Gerhard Wiesheu, DJW-Vorstandsvorsitzender
Erkenntnisse und Lehren aus dem jüngsten Börsenspektakel in den USA
Die Kurskapriolen einiger US-Aktien wie „GameStop“ sind derzeit in aller Munde. Auch wenn die von Privatanlegern ausgelöste Spekulationswelle noch nicht nach Japan und Deutschland herübergeschwappt ist, sollten sich beide Länder schon jetzt für den Ernstfall wappnen. Doch dazu später mehr.
Was ist passiert? In den USA haben sich in den vergangenen Jahren zahlreiche neue Handelsplattformen etabliert, die kostengünstig und sehr unkompliziert den Handel von Aktien und Aktienoptionen ermöglichen – unter ihnen die jüngst zu zweifelhafter Bekanntheit gelangte und unter irreführendem Namen firmierende Gesellschaft „Robin Hood“. Das hat dazu beigetragen, den Anteil an Einzelpersonen am Gesamthandel mit Aktien von etwa 10 % 2019 auf über 20 % 2020 zu verdoppeln.
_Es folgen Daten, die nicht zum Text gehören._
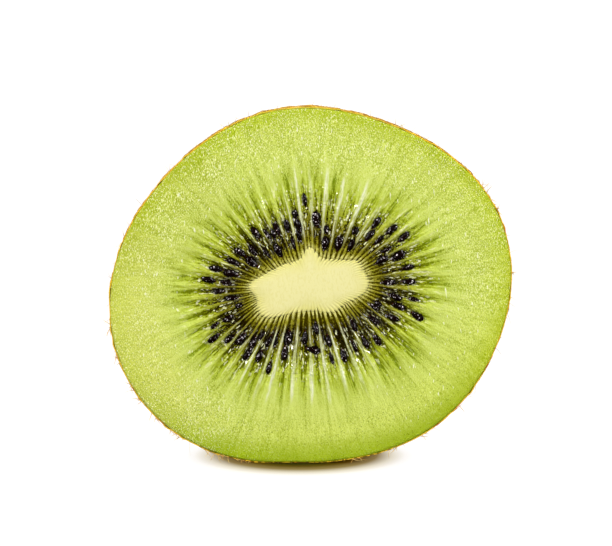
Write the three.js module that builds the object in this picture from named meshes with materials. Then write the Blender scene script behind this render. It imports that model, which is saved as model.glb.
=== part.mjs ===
// A thick crosswise slice of kiwifruit, standing on its rim.
// Millimetres, +Z up. The two cut faces look along -Y and +Y, and the fruit's own axis lies along Y.
// The skinned flesh is one ring of fruit, and the pale core runs through it from face to face.

import * as THREE from "three";
import { ParametricGeometry } from "three/addons/geometries/ParametricGeometry.js";
import { mergeVertices } from "three/addons/utils/BufferGeometryUtils.js";

// The slice
const FACE_RADIUS = 26; // mean radius of a cut face, out to the skin
const THICKNESS = 14; // from cut face to cut face
const BARREL_BULGE = 0.15; // the skin stands out this much half way between the faces
const FOOT_DEPTH = 0.4; // the weight of the slice presses its foot flat by this much
const EDGE_ROUNDING = 0.35; // the cut edge rolls over into the skin

// A kiwifruit is not a true oval. Each wave swells the outline by its share of the radius,
// in that many lobes, the first of them leaning that many degrees up from +X.
const FACE_WAVES = [
  { lobes: 2, share: 0.0645, lean: 13.5 },
  { lobes: 3, share: 0.0146, lean: -22.5 },
  { lobes: 4, share: 0.0114, lean: 25 },
  { lobes: 5, share: 0.0067, lean: 24 },
];

// The core: an oval that reaches out into the flesh at a few corners, each centred at so
// many degrees up from +X and fading away over its spread.
const CORE_HALF_WIDTH = 7.45;
const CORE_HALF_HEIGHT = 3.6;
const CORE_LEAN = 7; // degrees, right end up
const CORE_LIFT = 0.7; // its centre lies this far above the middle of the face
const CORE_CORNERS = [
  { reach: 0.85, at: 39, spread: 14.5 },
  { reach: 1.6, at: 93.5, spread: 7.5 },
  { reach: 1.1, at: 175.5, spread: 16 },
  { reach: 1.85, at: 227.5, spread: 20 },
  { reach: 0.8, at: 297, spread: 11.5 },
  { reach: 0.8, at: 348, spread: 30 },
];
const CORE_CROWN = 0.12; // the firm core stands this far proud of the flesh round it
const GROWTH_GAP = 0.32; // left between the core and the flesh

// The chambers: dark wedges of pulp that hold the seeds, with pale walls between them
const CHAMBERS = 43;
const CHAMBER_DEPTH = 0.3; // the pulp sinks this far behind the walls
const CHAMBER_REACH = 0.62; // share of the way from core to skin
const SEED_RING = { depth: 0.25, at: 0.2, spread: 0.16 }; // the ring sinks as a whole too

// How finely the surfaces are cut
const SPOKES = 3 * CHAMBERS; // two on the pulp and one on the wall of each chamber
const FACE_RINGS = [0, 0.07, 0.16, 0.26, 0.38, 0.5, 0.64, 0.82, 1]; // shares of the way out
const EDGE_STEPS = 2;
const SIDE_STEPS = 8;
const CORE_RINGS = [0, 0.55, 1]; // shares of the core's own radius
const MERGE_DISTANCE = 0.001;

const { cos, sin, exp, PI } = Math;
const radians = THREE.MathUtils.degToRad;

// Distance from the middle of a face to its edge, in the direction of angle.
function faceRadius(angle) {
  const swell = FACE_WAVES.map(({ lobes, share, lean }) => share * cos(lobes * (angle - radians(lean))));
  return FACE_RADIUS * (1 + swell.reduce((sum, wave) => sum + wave, 0));
}

// Points on the outlines of the skin and of the core, as x and z from the middle of the face.
// Both share one angle, so that the spokes between them fan out from the long core as the
// chamber walls do.
function skinOutline(angle, standOff) {
  const radius = faceRadius(angle) + standOff;
  return new THREE.Vector2(radius * cos(angle), radius * sin(angle));
}

function coreOutline(angle, standOff) {
  const lean = radians(CORE_LEAN);
  const point = new THREE.Vector2(
    (CORE_HALF_WIDTH + standOff) * cos(angle - lean),
    (CORE_HALF_HEIGHT + standOff) * sin(angle - lean),
  ).rotateAround(new THREE.Vector2(), lean);
  const outward = new THREE.Vector2(cos(angle), sin(angle));
  for (const { reach, at, spread } of CORE_CORNERS) {
    const share = exp((2 * (cos(angle - radians(at)) - 1)) / radians(spread) ** 2);
    point.addScaledVector(outward, reach * share);
  }
  point.y += CORE_LIFT;
  return point;
}

// The directions in which both solids are cut into spokes, and where the skin is widest and
// lowest on them: the slice stands with its pressed foot on the floor, under its own width.
const SPOKE_ANGLES = Array.from({ length: SPOKES }, (_, i) => (2 * PI * i) / SPOKES);
const WIDEST_SECTION = SPOKE_ANGLES.map((angle) => skinOutline(angle, BARREL_BULGE));
const WIDTH_BOX = new THREE.Box2().setFromPoints(WIDEST_SECTION);
const FLOOR = WIDTH_BOX.min.y + FOOT_DEPTH;

// How far the flesh lies behind the cut plane at a share of the way from core to skin.
function faceHollow(angle, share) {
  const pulp = 0.5 - 0.5 * cos(CHAMBERS * angle); // 1 in a chamber's pulp, 0 on its walls
  const reached = share < CHAMBER_REACH ? sin((PI * share) / CHAMBER_REACH) : 0;
  const ring = exp(-(((share - SEED_RING.at) / SEED_RING.spread) ** 2));
  return SEED_RING.depth * ring + CHAMBER_DEPTH * pulp * reached;
}

// The section of the flesh on every spoke: over the front face, round the cut edge, along the
// skin, and back again. Each point has its share of the way from core to skin, its stand-off
// from the outline of the face, and its place between the two faces.
function fleshSection() {
  const half = THICKNESS / 2;
  const face = FACE_RINGS.map((share) => ({ share, standOff: -EDGE_ROUNDING, y: -half, onFace: true }));
  const edge = Array.from({ length: EDGE_STEPS }, (_, i) => {
    const turn = (((i + 1) / (EDGE_STEPS + 1)) * PI) / 2;
    const y = EDGE_ROUNDING * (1 - cos(turn)) - half;
    return { share: 1, standOff: EDGE_ROUNDING * (sin(turn) - 1), y };
  });
  const side = Array.from({ length: SIDE_STEPS / 2 + 1 }, (_, i) => {
    const y = (EDGE_ROUNDING - half) * (1 - (2 * i) / SIDE_STEPS);
    return { share: 1, standOff: 0, y };
  });
  const front = [...face, ...edge, ...side];
  const back = front.slice(0, -1).reverse();
  return [...front, ...back.map((point) => ({ ...point, y: -point.y }))];
}

// The section of the core: out over its front, straight through the slice, and in over its back.
function coreSection() {
  const front = CORE_RINGS.map((share) => ({ share, y: -THICKNESS / 2 - CORE_CROWN * (1 - share ** 2) }));
  const back = [...front].reverse();
  return [...front, ...back.map((point) => ({ ...point, y: -point.y }))];
}

function fleshPoint(angle, { share, standOff, y, onFace }, target) {
  const barrel = BARREL_BULGE * (1 - ((2 * y) / THICKNESS) ** 2);
  const inner = coreOutline(angle, GROWTH_GAP / 2);
  const at = inner.lerp(skinOutline(angle, standOff + barrel), share);
  const hollow = onFace ? Math.sign(y) * faceHollow(angle, share) : 0;
  target.set(at.x, y - hollow, Math.max(at.y, FLOOR));
}

function corePoint(angle, { share, y }, target) {
  const middle = new THREE.Vector2(0, CORE_LIFT);
  const at = middle.lerp(coreOutline(angle, -GROWTH_GAP / 2), share);
  target.set(at.x, y, at.y);
}

// A closed surface from a section repeated on every spoke. The spokes run clockwise, so that
// it faces outwards. Where the section ends on one point, the slivers left there are dropped.
function closedSurface(section, sectionPoint) {
  const lastRow = section.length - 1;
  const pointAt = (u, v, target) => {
    const angle = SPOKE_ANGLES[Math.round((1 - u) * SPOKES) % SPOKES];
    sectionPoint(angle, section[Math.round(v * lastRow)], target);
  };
  const grid = new ParametricGeometry(pointAt, SPOKES, lastRow);
  grid.deleteAttribute("normal");
  grid.deleteAttribute("uv");
  const merged = mergeVertices(grid, MERGE_DISTANCE);
  const kept = [];
  for (let i = 0; i < merged.index.count; i += 3) {
    const corners = [0, 1, 2].map((k) => merged.index.getX(i + k));
    if (new Set(corners).size === 3) kept.push(...corners);
  }
  merged.setIndex(kept);
  merged.computeVertexNormals();
  return merged;
}

function makeFlesh() {
  const section = fleshSection();
  const material = new THREE.MeshStandardMaterial({ color: 0xc4d45c, roughness: 0.35, metalness: 0 });
  const flesh = new THREE.Mesh(closedSurface([...section, section[0]], fleshPoint), material);
  flesh.name = "flesh";
  return flesh;
}

function makeCore() {
  const material = new THREE.MeshStandardMaterial({ color: 0xf2eaa6, roughness: 0.45, metalness: 0 });
  const core = new THREE.Mesh(closedSurface(coreSection(), corePoint), material);
  core.name = "core";
  return core;
}

const slice = new THREE.Group();
slice.add(makeFlesh(), makeCore());
slice.position.set(-(WIDTH_BOX.min.x + WIDTH_BOX.max.x) / 2, 0, -FLOOR);

export default slice;
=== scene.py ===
# Green kiwifruit slice, standing on its rim: the looks
import math
import bpy
import numpy as np
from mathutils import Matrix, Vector


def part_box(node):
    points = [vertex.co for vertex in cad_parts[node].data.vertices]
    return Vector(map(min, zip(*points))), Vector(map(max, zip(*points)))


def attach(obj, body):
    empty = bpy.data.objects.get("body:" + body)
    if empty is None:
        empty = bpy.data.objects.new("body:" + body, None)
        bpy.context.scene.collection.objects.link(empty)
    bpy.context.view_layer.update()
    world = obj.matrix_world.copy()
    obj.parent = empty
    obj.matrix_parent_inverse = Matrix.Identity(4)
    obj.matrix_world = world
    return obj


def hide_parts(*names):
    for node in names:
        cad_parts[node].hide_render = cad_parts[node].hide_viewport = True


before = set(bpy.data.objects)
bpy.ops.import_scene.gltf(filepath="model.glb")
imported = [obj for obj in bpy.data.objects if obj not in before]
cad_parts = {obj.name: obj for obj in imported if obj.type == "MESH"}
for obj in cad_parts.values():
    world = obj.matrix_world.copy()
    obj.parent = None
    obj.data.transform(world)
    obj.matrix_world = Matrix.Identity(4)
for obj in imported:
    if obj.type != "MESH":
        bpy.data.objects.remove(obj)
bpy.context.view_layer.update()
mm = 0.001  # shapes are worked out in millimetres


# the fruit's own shape, the same as the solids'

fruit = {
    "waves": ((2, 0.0645, 13.5), (3, 0.0146, -22.5), (4, 0.0114, 25.0), (5, 0.0067, 24.0)),
    "bulge": 0.15,  # how far the skin stands out half way through
    "skinThickness": 0.12,
    "skinGap": 0.1,  # the skin stops this far short of the cut faces
    "edgeRound": 0.3,  # the flesh rolls over just inside the skin
    "coreHalfWidth": 7.45,
    "coreHalfHeight": 3.6,
    "coreLean": 7.0,  # degrees, right end up
    "coreLift": 0.7,
    "coreCorners": (  # how far out, at what angle, spread over what
        (0.85, 39.0, 14.5), (1.6, 93.5, 7.5), (1.1, 175.5, 16.0),
        (1.85, 227.5, 20.0), (0.8, 297.0, 11.5), (0.8, 348.0, 30.0),
    ),
}


def swell(angle):
    lobes = [share * np.cos(count * (angle - math.radians(lean))) for count, share, lean in fruit["waves"]]
    return 1 + sum(lobes)


def wholeTurn(count):  # angles all the way round
    return np.linspace(0, 2 * math.pi, count, endpoint=False)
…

Verstärkt wurde der Trend durch die zusätzliche (Frei-)Zeit aufgrund der Lockdowns und der umfangreichen staatlichen Transfers an die Privathaushalte in den USA.
Grundsätzlich ist es zu begrüßen, wenn ein immer größerer Teil der Bevölkerung Anteile am Produktivvermögen einer Volkswirtschaft hält. Tatsächlich scheint jedoch – vor allem in den USA – ein Spekulationsfieber überhandgenommen zu haben, das zuletzt mithilfe von Social-Media-Kanälen eine neue Eskalationsstufe erreicht hat. So müssen institutionelle Anleger wie Hedgefonds den Bestand ihrer leerverkauften Aktien regelmäßig offenlegen. Die Möglichkeit, sich Aktien zu leihen, sie zu verkaufen und sie nach drei oder sechs Monaten wieder zurückzukaufen – also einen Leerverkauf zu tätigen –, hat eine sehr wichtige Funktion am Aktienmarkt: Denn erst dadurch lässt sich eine zu große Überbewertung von einzelnen Aktien verhindern. Ein unangemessen hoher Aktienkurs ist deshalb so gefährlich, weil er zum Entstehen von Zombie-Unternehmen beitragen kann – und damit auch zu schmerzhaften Kursverlusten bei Anlegern.
Über Social Media koordinierten sich nun die spekulationswilligen Privatinvestoren, um den Kurs von Aktien mit den meisten leerverkauften Aktien gezielt in die Höhe zu treiben. Als eine Folge dessen erlitten die Hedgefonds große Verluste und mussten teilweise ihre leerverkauften Aktien zurückkaufen. Die Spekulation war somit auf den ersten Blick erfolgreich. Auf den zweiten Blick lässt sich daran jedoch eine sehr gefährliche Entwicklung ablesen, weil die konzertierten Kursattacken die Preisfindung am Aktienmarkt erheblich verzerren und stören und somit zu erheblichen Übertreibungen beitragen können. Hinzu kommt, dass viele Privatanleger nach unerwartet hohen Gewinnen bei Finanzspekulationen zunehmend unvorsichtiger agieren und immer höhere Risiken eingehen. Denn neueste Forschungsergebnisse zeigen, dass bei hohen Kursgewinnen sehr viel Dopamin und Testosteron im Körper ausgeschüttet wird, was durchaus mit einem Drogenrausch vergleichbar ist. Erfahrungsgemäß nimmt dieses „Spiel“ für die große Mehrheit der spekulationshungrigen Anleger kein gutes Ende, und sie erleiden früher oder später empfindliche Verluste. Damit droht auch mittelfristig das Vertrauen in die Wirtschaftsordnung erschüttert zu werden.
In Europa und Japan sind solche Übertreibungen glücklicherweise bisher nicht an den Aktienmärkten zu beobachten – wobei die Spekulationswelle sich jedoch auch hier jederzeit Bahn brechen könnte. Im Ernstfall wäre es kaum möglich, dagegen mit politischen Mitteln wie Verboten vorzugehen, ohne den normalen Handel am Aktienmarkt erheblich zu beeinträchtigen. Daher wäre es umso wichtiger, schon jetzt über die erheblichen Risiken solcher Spekulationsgeschäfte aufzuklären und dafür alle denkbaren Kommunikationskanäle zu nutzen. Dabei sollten jedoch die grundsätzlich großen Chancen von Aktien nicht aus dem Blickfeld geraten – vorausgesetzt, die Anleger haben einen langfristigen Anlagehorizont und verwechseln die Börse nicht mit einem Spielkasino.